_TASK DESCRIPTION_: Print the data exactly as it is given, please.

_GIVEN INFORMATION_:
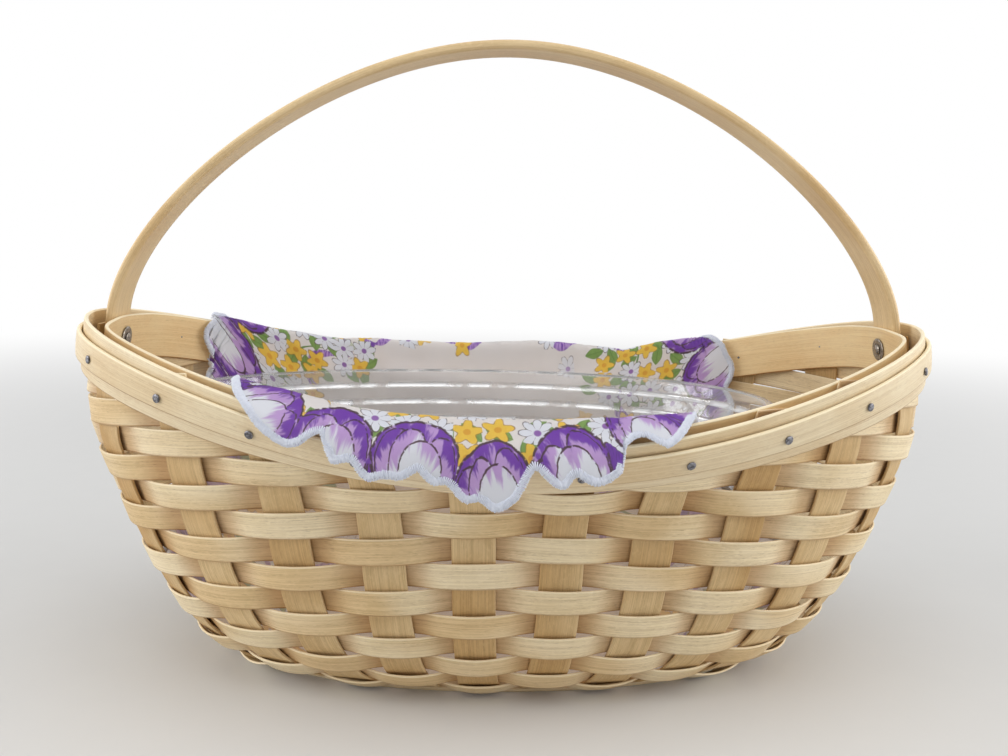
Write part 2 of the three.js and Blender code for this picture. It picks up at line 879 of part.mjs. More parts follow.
// The liner's middle line across the basket at one place: front edge to back edge.
function linerLine(x) {
  const { toRim, overRim, lengths, at } = linerSection(x);
  const half = (side) => {
    const reach = clothReach(x, side);
    const inside = Math.min(toRim, reach - 3 * clothEdgeStep);
    const past = Math.min(overRim, reach - 2 * clothEdgeStep);
    const stations = lengths.slice(0, -1).map((length) => (length / toRim) * inside);
    stations.push(past, (past + reach) / 2, reach);
    return stations.map((distance) => {
      const [y, z] = at(distance);
      return new THREE.Vector3(x, side * y, z);
    });
  };
  return [...half(-1).slice(1).reverse(), ...half(1)];
}

// A sheet of cloth as a closed body: its two faces and the strip round its edge.
function sheetBody(lines, thickness) {
  const rows = lines[0].length;
  const positions = [];
  const indices = [];
  for (const side of [1, -1]) {
    for (const line of lines) {
      line.forEach((point, row) => {
        const before = line[Math.max(row - 1, 0)];
        const after = line[Math.min(row + 1, rows - 1)];
        const tangent = after.clone().sub(before).setX(0).normalize();
        const lift = new THREE.Vector3(0, -tangent.z, tangent.y);
        lift.multiplyScalar((side * thickness) / 2);
        positions.push(...point.clone().add(lift).toArray());
      });
    }
  }
  const under = lines.length * rows;
  const at = (column, row) => column * rows + row;
  const quad = (a, b, c, d) => indices.push(a, b, c, a, c, d);
  for (let column = 0; column < lines.length - 1; column += 1) {
    for (let row = 0; row < rows - 1; row += 1) {
      const a = at(column, row);
      const b = at(column + 1, row);
      const c = at(column + 1, row + 1);
      const d = at(column, row + 1);
      quad(a, b, c, d);
      quad(under + a, under + d, under + c, under + b);
    }
    const ends = [
      [at(column + 1, 0), at(column, 0)],
      [at(column, rows - 1), at(column + 1, rows - 1)],
    ];
    for (const [a, b] of ends) quad(a, b, under + b, under + a);
  }
  for (let row = 0; row < rows - 1; row += 1) {
    const last = lines.length - 1;
    quad(at(0, row), at(0, row + 1), under + at(0, row + 1), under + at(0, row));
    quad(at(last, row + 1), at(last, row), under + at(last, row), under + at(last, row + 1));
  }
  const geometry = new THREE.BufferGeometry();
  geometry.setAttribute("position", new THREE.Float32BufferAttribute(positions, 3));
  geometry.setIndex(indices);
  return facingOut(geometry);
}
addPiece("cloth_liner", sheetBody(clothPlaces().map(linerLine), clothThickness), "cloth");

// The clear tub: an oval with a drawn wall and a narrow lip, standing on the liner.
const tubFloor = linerSection(linerShift).at(0)[1] + clothHalf + fit;
const sideTop = wallPoint(Math.PI / 2, sideRise);
const tubTop = sideTop.z - tubDrop;
const tubTopHalfLength = wallPoint(0, endRise).x - tubTopEndClear;
const tubTopHalfWidth = sideTop.y - tubTopSideClear;
const tubFloorHalfLength = baseHalfLength - tubFloorEndClear;
const tubFloorHalfWidth = baseHalfWidth - tubFloorSideClear;
function tubRing(z, inset) {
  const share = (1 - (z - tubFloor) / (tubTop - tubFloor)) ** tubDraw;
  const halfLength = mix(tubTopHalfLength, tubFloorHalfLength, share) - inset;
  const halfWidth = mix(tubTopHalfWidth, tubFloorHalfWidth, share) - inset;
  return Array.from({ length: tubSteps }, (_, step) => {
    const angle = (step / tubSteps) * 2 * Math.PI;
    const x = linerShift + halfLength * alongShare(angle);
    return new THREE.Vector3(x, halfWidth * acrossShare(angle), z);
  });
}
const tubLevels = Array.from({ length: tubRows + 1 }, (_, row) =>
  mix(tubFloor, tubTop - tubThickness, (row / tubRows) ** tubCrowding),
);
const tubRings = [
  ...tubLevels.map((z) => tubRing(z, 0)),
  tubRing(tubTop - tubThickness, -tubLip),
  tubRing(tubTop, -tubLip),
  tubRing(tubTop, tubThickness),
  ...tubLevels
    .slice(1)
    .reverse()
    .map((z) => tubRing(z, tubThickness)),
  tubRing(tubFloor + tubThickness, 2 * tubThickness),
];
addPiece("clear_tub", loft(tubRings, false), "tub");

export default group;
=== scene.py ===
# %% [markdown]
# # An oval splint basket
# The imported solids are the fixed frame: they say where each piece of the basket is and which
# body carries it. This lesson dresses them, piece by piece, in wood, steel, cloth and clear
# plastic. First the frame is loaded.

# %% Load the frame
import math

import bpy
import numpy as np
from mathutils import Matrix, Vector


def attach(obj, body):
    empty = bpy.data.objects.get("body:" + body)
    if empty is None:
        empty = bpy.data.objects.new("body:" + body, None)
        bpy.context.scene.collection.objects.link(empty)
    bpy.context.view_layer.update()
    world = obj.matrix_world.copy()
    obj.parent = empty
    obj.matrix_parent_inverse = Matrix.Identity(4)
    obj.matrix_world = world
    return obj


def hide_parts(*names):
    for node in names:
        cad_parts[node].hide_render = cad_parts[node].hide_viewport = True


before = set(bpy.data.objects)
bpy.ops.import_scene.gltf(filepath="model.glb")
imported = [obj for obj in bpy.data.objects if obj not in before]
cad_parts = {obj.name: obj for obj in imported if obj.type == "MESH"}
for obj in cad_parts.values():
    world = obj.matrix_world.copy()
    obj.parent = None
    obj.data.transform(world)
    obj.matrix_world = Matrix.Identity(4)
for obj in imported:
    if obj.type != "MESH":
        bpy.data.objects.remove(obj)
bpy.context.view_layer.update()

# %% [markdown]
# ## The camera
# The basket was photographed from a little over the rim, with a wide lens close to it. The
# camera goes where the rows, the rim and the handle line up with the picture: half a metre in
# front, a little left of the middle, turned right and down by a few degrees.

# %% Camera
def put(name, data):
    """A new object in the scene."""
    made = bpy.data.objects.new(name, data)
    bpy.context.scene.collection.objects.link(made)
    return made


CAMERA_AT = (-0.026, -0.4516, 0.217)
YAW, PITCH, ROLL = math.radians(-2.91), math.radians(-8.68), math.radians(1.23)
FOCAL_PIXELS, PICTURE_WIDTH, SENSOR_WIDTH = 871.0, 1008.0, 36.0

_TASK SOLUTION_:
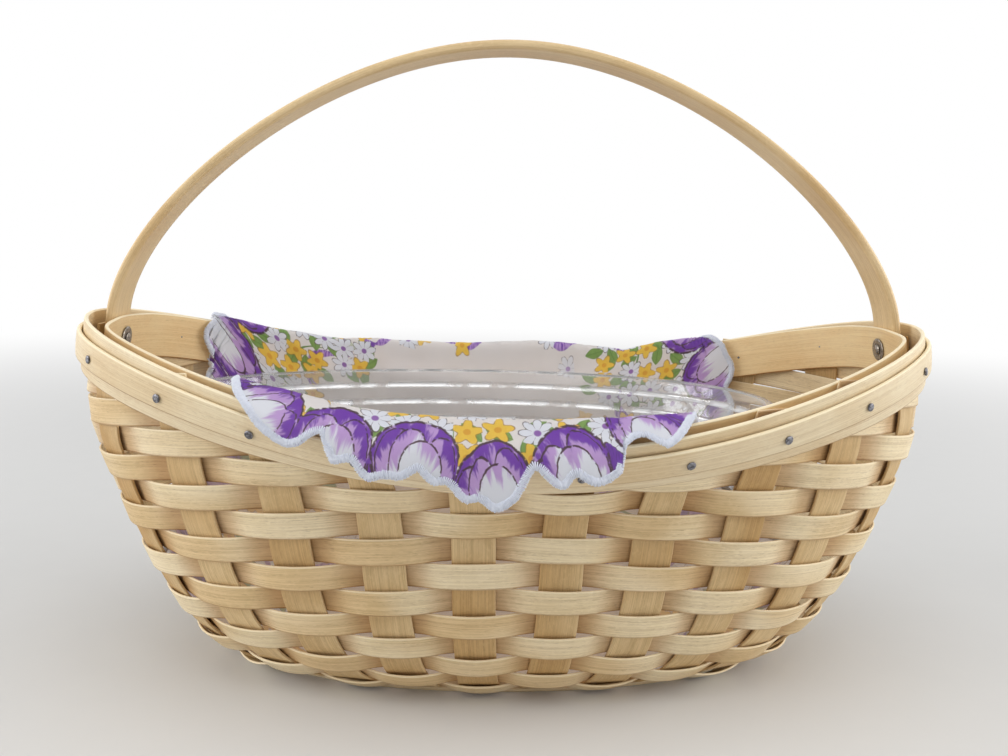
Write part 2 of the three.js and Blender code for this picture. It picks up at line 879 of part.mjs. More parts follow.
// The liner's middle line across the basket at one place: front edge to back edge.
function linerLine(x) {
  const { toRim, overRim, lengths, at } = linerSection(x);
  const half = (side) => {
    const reach = clothReach(x, side);
    const inside = Math.min(toRim, reach - 3 * clothEdgeStep);
    const past = Math.min(overRim, reach - 2 * clothEdgeStep);
    const stations = lengths.slice(0, -1).map((length) => (length / toRim) * inside);
    stations.push(past, (past + reach) / 2, reach);
    return stations.map((distance) => {
      const [y, z] = at(distance);
      return new THREE.Vector3(x, side * y, z);
    });
  };
  return [...half(-1).slice(1).reverse(), ...half(1)];
}

// A sheet of cloth as a closed body: its two faces and the strip round its edge.
function sheetBody(lines, thickness) {
  const rows = lines[0].length;
  const positions = [];
  const indices = [];
  for (const side of [1, -1]) {
    for (const line of lines) {
      line.forEach((point, row) => {
        const before = line[Math.max(row - 1, 0)];
        const after = line[Math.min(row + 1, rows - 1)];
        const tangent = after.clone().sub(before).setX(0).normalize();
        const lift = new THREE.Vector3(0, -tangent.z, tangent.y);
        lift.multiplyScalar((side * thickness) / 2);
        positions.push(...point.clone().add(lift).toArray());
      });
    }
  }
  const under = lines.length * rows;
  const at = (column, row) => column * rows + row;
  const quad = (a, b, c, d) => indices.push(a, b, c, a, c, d);
  for (let column = 0; column < lines.length - 1; column += 1) {
    for (let row = 0; row < rows - 1; row += 1) {
      const a = at(column, row);
      const b = at(column + 1, row);
      const c = at(column + 1, row + 1);
      const d = at(column, row + 1);
      quad(a, b, c, d);
      quad(under + a, under + d, under + c, under + b);
    }
    const ends = [
      [at(column + 1, 0), at(column, 0)],
      [at(column, rows - 1), at(column + 1, rows - 1)],
    ];
    for (const [a, b] of ends) quad(a, b, under + b, under + a);
  }
  for (let row = 0; row < rows - 1; row += 1) {
    const last = lines.length - 1;
    quad(at(0, row), at(0, row + 1), under + at(0, row + 1), under + at(0, row));
    quad(at(last, row + 1), at(last, row), under + at(last, row), under + at(last, row + 1));
  }
  const geometry = new THREE.BufferGeometry();
  geometry.setAttribute("position", new THREE.Float32BufferAttribute(positions, 3));
  geometry.setIndex(indices);
  return facingOut(geometry);
}
addPiece("cloth_liner", sheetBody(clothPlaces().map(linerLine), clothThickness), "cloth");

// The clear tub: an oval with a drawn wall and a narrow lip, standing on the liner.
const tubFloor = linerSection(linerShift).at(0)[1] + clothHalf + fit;
const sideTop = wallPoint(Math.PI / 2, sideRise);
const tubTop = sideTop.z - tubDrop;
const tubTopHalfLength = wallPoint(0, endRise).x - tubTopEndClear;
const tubTopHalfWidth = sideTop.y - tubTopSideClear;
const tubFloorHalfLength = baseHalfLength - tubFloorEndClear;
const tubFloorHalfWidth = baseHalfWidth - tubFloorSideClear;
function tubRing(z, inset) {
  const share = (1 - (z - tubFloor) / (tubTop - tubFloor)) ** tubDraw;
  const halfLength = mix(tubTopHalfLength, tubFloorHalfLength, share) - inset;
  const halfWidth = mix(tubTopHalfWidth, tubFloorHalfWidth, share) - inset;
  return Array.from({ length: tubSteps }, (_, step) => {
    const angle = (step / tubSteps) * 2 * Math.PI;
    const x = linerShift + halfLength * alongShare(angle);
    return new THREE.Vector3(x, halfWidth * acrossShare(angle), z);
  });
}
const tubLevels = Array.from({ length: tubRows + 1 }, (_, row) =>
  mix(tubFloor, tubTop - tubThickness, (row / tubRows) ** tubCrowding),
);
const tubRings = [
  ...tubLevels.map((z) => tubRing(z, 0)),
  tubRing(tubTop - tubThickness, -tubLip),
  tubRing(tubTop, -tubLip),
  tubRing(tubTop, tubThickness),
  ...tubLevels
    .slice(1)
    .reverse()
    .map((z) => tubRing(z, tubThickness)),
  tubRing(tubFloor + tubThickness, 2 * tubThickness),
];
addPiece("clear_tub", loft(tubRings, false), "tub");

export default group;
=== scene.py ===
# %% [markdown]
# # An oval splint basket
# The imported solids are the fixed frame: they say where each piece of the basket is and which
# body carries it. This lesson dresses them, piece by piece, in wood, steel, cloth and clear
# plastic. First the frame is loaded.

# %% Load the frame
import math

import bpy
import numpy as np
from mathutils import Matrix, Vector


def attach(obj, body):
    empty = bpy.data.objects.get("body:" + body)
    if empty is None:
        empty = bpy.data.objects.new("body:" + body, None)
        bpy.context.scene.collection.objects.link(empty)
    bpy.context.view_layer.update()
    world = obj.matrix_world.copy()
    obj.parent = empty
    obj.matrix_parent_inverse = Matrix.Identity(4)
    obj.matrix_world = world
    return obj


def hide_parts(*names):
    for node in names:
        cad_parts[node].hide_render = cad_parts[node].hide_viewport = True


before = set(bpy.data.objects)
bpy.ops.import_scene.gltf(filepath="model.glb")
imported = [obj for obj in bpy.data.objects if obj not in before]
cad_parts = {obj.name: obj for obj in imported if obj.type == "MESH"}
for obj in cad_parts.values():
    world = obj.matrix_world.copy()
    obj.parent = None
    obj.data.transform(world)
    obj.matrix_world = Matrix.Identity(4)
for obj in imported:
    if obj.type != "MESH":
        bpy.data.objects.remove(obj)
bpy.context.view_layer.update()

# %% [markdown]
# ## The camera
# The basket was photographed from a little over the rim, with a wide lens close to it. The
# camera goes where the rows, the rim and the handle line up with the picture: half a metre in
# front, a little left of the middle, turned right and down by a few degrees.

# %% Camera
def put(name, data):
    """A new object in the scene."""
    made = bpy.data.objects.new(name, data)
    bpy.context.scene.collection.objects.link(made)
    return made


CAMERA_AT = (-0.026, -0.4516, 0.217)
YAW, PITCH, ROLL = math.radians(-2.91), math.radians(-8.68), math.radians(1.23)
FOCAL_PIXELS, PICTURE_WIDTH, SENSOR_WIDTH = 871.0, 1008.0, 36.0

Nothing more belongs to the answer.